What to work on
Only the lines from the line that has "imported = [obj" through the line that has "HUB = Vector((0.0928, 0.0, 0.0715))" should be reproduced, exactly and with both ends kept.

▼

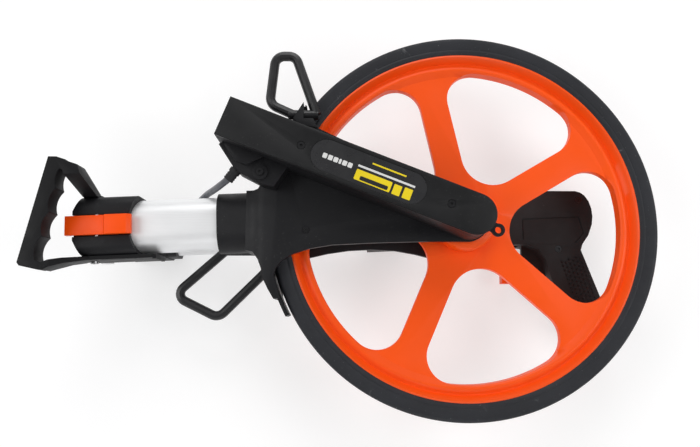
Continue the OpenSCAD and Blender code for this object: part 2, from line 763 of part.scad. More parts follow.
module stand_leg_rear() color([0.05, 0.05, 0.055]) from_hub() translate([0, 0, rear_leg_z]) {
    bent_rod(rear_leg, rear_bends, rod_r);
    translate([0, rear_leg_y, 0]) rod_x(rod_r, -204, -145);
}

module leg_clip() color([0.06, 0.06, 0.065]) from_hub() difference() {
    along_y(rear_leg_y - 6.5, rear_leg_y + 6.5) polygon([
        [-172, rear_leg_z - 6], [-164, rear_leg_z - 6], [-164, -21.8], [-167, -21.2], [-171, -19.4],
        [-172, -19.075]
    ]);
    translate([0, rear_leg_y, rear_leg_z]) rod_x(rod_r + run_gap, -180, -140);
    // Pocket over the head of the crown screw
    translate([crown_screw_x, crown_screw_y[1], 0]) rod_z(3.3, -24, -17);
}

// ---- upper pole ----

module hinge_yoke() color([0.05, 0.05, 0.055]) from_hub() pole_frame() difference() {
    union() {
        translate([-fold_x, 0, -fold_z]) rod_y(9, -ear_in + 0.3, ear_in - 0.3);
        along_y(-15, 15) polygon([
            [-fold_x, -33.5], [-fold_x, -21], [-294, -21], [-284, -30], [-274, -37], [-290.5, -38],
            [-290.5, -33.5]
        ]);
        along_x(-290.5, -256) translate([0, upper_z]) round_rect(-22, -pole_half_t, 22, pole_half_t, 7);
        along_x(-256, -248) translate([0, upper_z]) round_rect(-21, -15.5, 21, 15.5, 7);
    }
    along_x(-283, -240) translate([0, upper_z]) oval(upper_half, upper_half_t);
    translate([-fold_x, 0, -fold_z]) rod_y(pin_r + run_gap, -40, 40);
    // Pocket for the latch's claw
    translate([-292, -latch_half - 1, upper_z - pole_half_t - 1]) cube([6.5, 2 * latch_half + 2, 4]);
    yoke_screw_holes();
}

module yoke_screw_holes() for (y = yoke_screw_y) translate([-270, y, 0]) rod_z(1.6, -80, -60);

module yoke_screws() color([0.3, 0.3, 0.32]) from_hub() pole_frame() for (y = yoke_screw_y)
    translate([-270, y, upper_z - pole_half_t + 1.6]) mirror([0, 0, 1]) difference() {
        rod_z(1.6, -4, 1.2);
        translate([0, 0, 0.4]) cylinder(r = 0.8, h = 2, $fn = 6);
    }

module upper_tube() color([0.87, 0.88, 0.9]) from_hub() pole_frame() difference() {
    translate([0, 0, upper_z]) oval_tube(-283, -62, upper_half, upper_half_t, upper_wall);
    yoke_screw_holes();
}

module lock_collar() color([0.05, 0.05, 0.055]) from_hub() pole_frame() difference() {
    union() {
        along_x(-78, -44) translate([0, upper_z]) round_rect(-22, -pole_half_t, 22, pole_half_t, 8);
        translate([0, 22, upper_z]) for (z = [-9, 5]) along_x(-74, -60) translate([0, z]) square([9, 4]);
    }
    along_x(-79, -62) translate([0, upper_z]) oval(upper_half, upper_half_t);
    along_x(-63, -40) translate([0, upper_z]) oval(inner_half + 0.1, inner_half_t + 0.1);
    translate(lever_at) rod_z(pin_small, -12, 12);
}

module lock_lever() color([1, 0.27, 0.02]) from_hub() pole_frame() translate(lever_at) difference() {
    union() {
        rod_z(4, -4.7, 4.7);
        translate([-2, -1.5, -4.7]) cube([40, 5, 9.4]);
    }
    rod_z(pin_small + run_gap, -10, 10);
}

module lever_pin() color("silver") from_hub() pole_frame() translate(lever_at) rod_z(pin_small, -9, 9);

module inner_tube() color([0.87, 0.88, 0.9]) from_hub() difference() {
    pole_frame() translate([0, 0, upper_z]) oval_tube(-262, 66, inner_half, inner_half_t, upper_wall);
    // Slot for the trigger's root
    translate([41, -12, upper_z - 6.5]) cube([26, 20, 13]);
    translate([trigger_at[0], trigger_at[1], 0]) rod_z(pin_small, upper_z - 12, upper_z + 12);
}

// ---- pistol grip ----

grip_body = [
    [44, 35.9], [109, 35.9], [113.6, 34.6], [117.2, 32], [120.8, 26.8], [123, 20], [123.6, 13], [122.7, 5.7],
    [119, -4.2], [113.4, -12]
];
grip_stock = [
    [111.6, -17.4], [126.6, -59.1], [133.5, -84], [132.5, -90], [126, -93.5], [108, -91], [101, -88],
    [84, -42], [80, -26], [74, -17], [64, -12.5], [44, -12.5]
];

module grip_outline() polygon(concat(grip_body, grip_stock));

module grip_half_shape(z0, z1) difference() {
    union() {
        along_z(z0, z1) grip_outline();
        // Thin guard web in front of the stock
        along_z(z0 < upper_z ? upper_z - 3 : upper_z, z0 < upper_z ? upper_z : upper_z + 3)
            polygon([[63, -11], [63, -32], [68, -39], [86, -40], [80, -11]]);
    }
    grip_rooms();
}

// Inside of the grip: the tube's seat, the trigger's slot and the button's hole
module grip_rooms() {
    pole_frame() along_x(30, 66) translate([0, upper_z]) oval(inner_half, inner_half_t);
    translate([66, -6, upper_z - 9]) cube([50, 34, 18]);
    translate([43, -14, upper_z - 6]) cube([17, 12.5, 12]);
    translate([110, 18, upper_z]) rod_x(5.1, 0, 20);
    translate([trigger_at[0], trigger_at[1], 0]) rod_z(1.5, upper_z - 12, upper_z + 12);
    for (p = [[91.7, -16.3], [112, 28], [112, -70]]) translate(p) rod_z(1.4, upper_z - 16, upper_z + 30);
}

module grip_front() color([0.055, 0.055, 0.06]) from_hub() difference() {
    grip_half_shape(upper_z, upper_z + pole_half_t);
    // Panel line pressed into the side
    panel_line(upper_z + pole_half_t - 0.8, upper_z + pole_half_t + 1);
    for (p = [[91.7, -16.3], [112, 28], [112, -70]]) translate(p) rod_z(3, upper_z + 15.8, upper_z + 30);
}

module panel_line(z0, z1) along_z(z0, z1) polygon([
    [60, -8.3], [60, 10.6], [111.2, 12.8], [115.2, -2.4], [107.2, -11.5],
    [106, -11.5], [114, -2.2], [110.4, 11.8], [61, 9.6], [61, -8.3]
]);

module grip_rear() color([0.055, 0.055, 0.06]) from_hub() grip_half_shape(upper_z - pole_half_t, upper_z);

module grip_nose() color([0.055, 0.055, 0.06]) from_hub() difference() {
    union() {
        along_x(36, 44) translate([0, upper_z]) round_rect(-12.5, -pole_half_t + 1, 34, pole_half_t - 1, 8);
        along_x(30, 36) translate([0, upper_z]) round_rect(-9.5, -14, 30.5, 14, 7);
    }
    pole_frame() along_x(28, 46) translate([0, upper_z]) oval(inner_half, inner_half_t);
    // Room for the trigger's swing
    translate([41, -16, upper_z - 6]) cube([6, 12, 12]);
}

module grip_butt() color([0.07, 0.07, 0.075]) from_hub() along_z(upper_z - 14, upper_z + 14)
    polygon([
        [133.6, -84.4], [134.2, -90.4], [127, -95.6], [108, -93], [108, -91.1], [126, -93.6], [132.6, -90.1]
    ]);

module grip_screws() color([0.3, 0.3, 0.32]) from_hub() for (p = [[91.7, -16.3], [112, 28], [112, -70]])
    translate([p[0], p[1], upper_z + 15.8]) screw(2.8, 1.5, 1.4, 28);

module trigger() color([1, 0.27, 0.02]) from_hub() difference() {
    union() {
        translate([trigger_at[0], trigger_at[1], 0]) rod_z(4, upper_z - 5, upper_z + 5);
        along_z(upper_z - 5, upper_z + 5) polygon([
            [46, -6], [54, -6], [54.5, -18], [53, -34], [52, -46.5], [43.4, -46.5], [43.6, -36], [46, -20]
        ]);
    }
    translate([trigger_at[0], trigger_at[1], 0]) rod_z(1.5 + run_gap, upper_z - 12, upper_z + 12);
}

module trigger_pin() color("silver") from_hub()
    translate([trigger_at[0], trigger_at[1], 0]) rod_z(1.5, upper_z - 11.5, upper_z + 11.5);

module reset_button() color([1, 0.27, 0.02]) from_hub() translate([0, 18, upper_z]) {
    rod_x(5, 117, 124.2);
    rod_x(6.5, 113.5, 115.5);
    rod_x(3, 115, 118);
}

tyre();
wheel();
hub_bearing_front();
hub_bearing_rear();
drive_pulley();
axle();
axle_nut();
crown_front();
crown_rear();
fender();
crown_screws();
arm_case();
arm_cover();
cover_screws();
label_plate();
counter_bracket();
bracket_screw();
counter_window();
counter_shaft();
counter_pulley();
drum_1();
drum_2();
drum_3();
drum_4();
drum_5();
reset_bar();
belt();
brake_shoe();
brake_cable();
cable_boot();
cable_grommet();
lower_tube();
joint_sleeve();
carry_handle();
strip_screw();
hinge_pin();
hinge_nut();
latch();
latch_pin();
latch_spring();
stand_leg_front();
stand_leg_rear();
leg_clip();
hinge_yoke();
yoke_screws();
upper_tube();
lock_collar();
lock_lever();
lever_pin();
inner_tube();
grip_front();
grip_rear();
grip_nose();
grip_butt();
grip_screws();
trigger();
trigger_pin();
reset_button();
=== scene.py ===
import json
import math

import bmesh
import bpy
from mathutils import Matrix, Vector


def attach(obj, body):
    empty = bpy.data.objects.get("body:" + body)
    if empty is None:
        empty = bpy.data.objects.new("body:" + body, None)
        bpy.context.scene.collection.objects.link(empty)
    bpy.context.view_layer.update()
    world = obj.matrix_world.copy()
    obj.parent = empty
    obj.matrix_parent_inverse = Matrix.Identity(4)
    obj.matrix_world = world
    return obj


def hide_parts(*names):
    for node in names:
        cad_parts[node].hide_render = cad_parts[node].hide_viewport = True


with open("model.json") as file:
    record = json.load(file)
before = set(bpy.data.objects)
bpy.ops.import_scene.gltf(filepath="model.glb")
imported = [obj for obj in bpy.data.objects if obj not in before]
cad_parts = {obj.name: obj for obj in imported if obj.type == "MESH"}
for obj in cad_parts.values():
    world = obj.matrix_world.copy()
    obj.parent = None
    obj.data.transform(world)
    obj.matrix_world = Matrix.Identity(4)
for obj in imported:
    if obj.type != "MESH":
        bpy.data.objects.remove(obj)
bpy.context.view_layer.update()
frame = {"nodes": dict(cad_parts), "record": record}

NODES = frame["nodes"]
BODY_OF = {n: b for b, names in frame["record"]["behaviour"]["bodies"].items() for n in names}
MM = 0.001
HUB = Vector((0.0928, 0.0, 0.0715))          # middle of the wheel, in the row frame


def at(x, y, z=0.0):
    """A point given in millimetres from the middle of the wheel."""
    return HUB + Vector((x, y, z)) * MM


# ---- camera ----

def make_camera():
    data = bpy.data.cameras.new("camera")
    camera = bpy.data.objects.new("camera", data)
    bpy.context.scene.collection.objects.link(camera)
    right = Vector((0.99985, 0.0, 0.01748))
    up = Vector((-0.00259, 0.98894, 0.14826))
    back = Vector((-0.01729, -0.14829, 0.98879))
    turn = Matrix((right, up, back)).transposed().to_4x4()
    camera.matrix_world = Matrix.Translation((-0.01060, -0.07970, 0.60552)) @ turn
    data.sensor_width = 36.0
    data.lens = 33.43
    data.clip_start, data.clip_end = 0.01, 20.0
    bpy.context.scene.camera = camera


make_camera()

# ---- materials ----

class Tree:
    """Short names for the nodes of one procedural material."""

    def __init__(self, name, base, rough, metal=0.0, **sockets):
        self.mat = bpy.data.materials.new(name)
        self.mat.use_nodes = True
        self.t = self.mat.node_tree
        self.shader = self.t.nodes["Principled BSDF"]
        self.set("Base Color", (*base, 1.0))
        self.set("Roughness", rough)
        self.set("Metallic", metal)
        for key, value in sockets.items():
            self.set(key.replace("_", " "), value)
        self.coords = self.t.nodes.new("ShaderNodeTexCoord").outputs["Object"]
        self.height = None

    def set(self, name, value):
        self.shader.inputs[name].default_value = value

    def join(self, source, target):
        self.t.links.new(source, target)

    def stretched(self, scale):
        n = self.t.nodes.new("ShaderNodeMapping")
        n.inputs["Scale"].default_value = scale
        self.join(self.coords, n.inputs["Vector"])
        return n.outputs["Vector"]

    def noise(self, scale, detail=3.0, rough=0.5, coords=None, distortion=0.0):
        n = self.t.nodes.new("ShaderNodeTexNoise")
        n.inputs["Scale"].default_value = scale
        n.inputs["Detail"].default_value = detail
        n.inputs["Roughness"].default_value = rough
        n.inputs["Distortion"].default_value = distortion
        self.join(coords or self.coords, n.inputs["Vector"])
        return n.outputs["Fac"]

    def cells(self, scale, coords=None):
        n = self.t.nodes.new("ShaderNodeTexVoronoi")
        n.inputs["Scale"].default_value = scale
        self.join(coords or self.coords, n.inputs["Vector"])
        return n.outputs["Distance"]

    def ramp(self, fac, low, high, v0=0.0, v1=1.0):
        n = self.t.nodes.new("ShaderNodeMapRange")
        for key, value in (("From Min", low), ("From Max", high), ("To Min", v0), ("To Max", v1)):
            n.inputs[key].default_value = value
        self.join(fac, n.inputs["Value"])
        return n.outputs["Result"]

    def times(self, a, b):
        n = self.t.nodes.new("ShaderNodeMath")
        n.operation = "MULTIPLY"
        self.join(a, n.inputs[0])
        if isinstance(b, float):
            n.inputs[1].default_value = b
        else:
            self.join(b, n.inputs[1])
        return n.outputs["Value"]

    def mix(self, fac, a, b):
        n = self.t.nodes.new("ShaderNodeMix")
        n.data_type = "RGBA"
        self.join(fac, n.inputs[0])
        for value, socket in ((a, n.inputs[6]), (b, n.inputs[7])):
            if isinstance(value, tuple):
                socket.default_value = (*value, 1.0)
            else:
                self.join(value, socket)
        return n.outputs[2]

    def color(self, out):
        self.join(out, self.shader.inputs["Base Color"])

    def rough(self, out):
        self.join(out, self.shader.inputs["Roughness"])

    def bump(self, out, strength, distance):
        n = self.t.nodes.new("ShaderNodeBump")
        n.inputs["Strength"].default_value = strength
        n.inputs["Distance"].default_value = distance
        self.join(out, n.inputs["Height"])
        if self.height is not None:
            self.join(self.height, n.inputs["Normal"])
        self.height = n.outputs["Normal"]
        self.join(self.height, self.shader.inputs["Normal"])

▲

Result below
imported = [obj for obj in bpy.data.objects if obj not in before]
cad_parts = {obj.name: obj for obj in imported if obj.type == "MESH"}
for obj in cad_parts.values():
    world = obj.matrix_world.copy()
    obj.parent = None
    obj.data.transform(world)
    obj.matrix_world = Matrix.Identity(4)
for obj in imported:
    if obj.type != "MESH":
        bpy.data.objects.remove(obj)
bpy.context.view_layer.update()
frame = {"nodes": dict(cad_parts), "record": record}

NODES = frame["nodes"]
BODY_OF = {n: b for b, names in frame["record"]["behaviour"]["bodies"].items() for n in names}
MM = 0.001
HUB = Vector((0.0928, 0.0, 0.0715))          # middle of the wheel, in the row frame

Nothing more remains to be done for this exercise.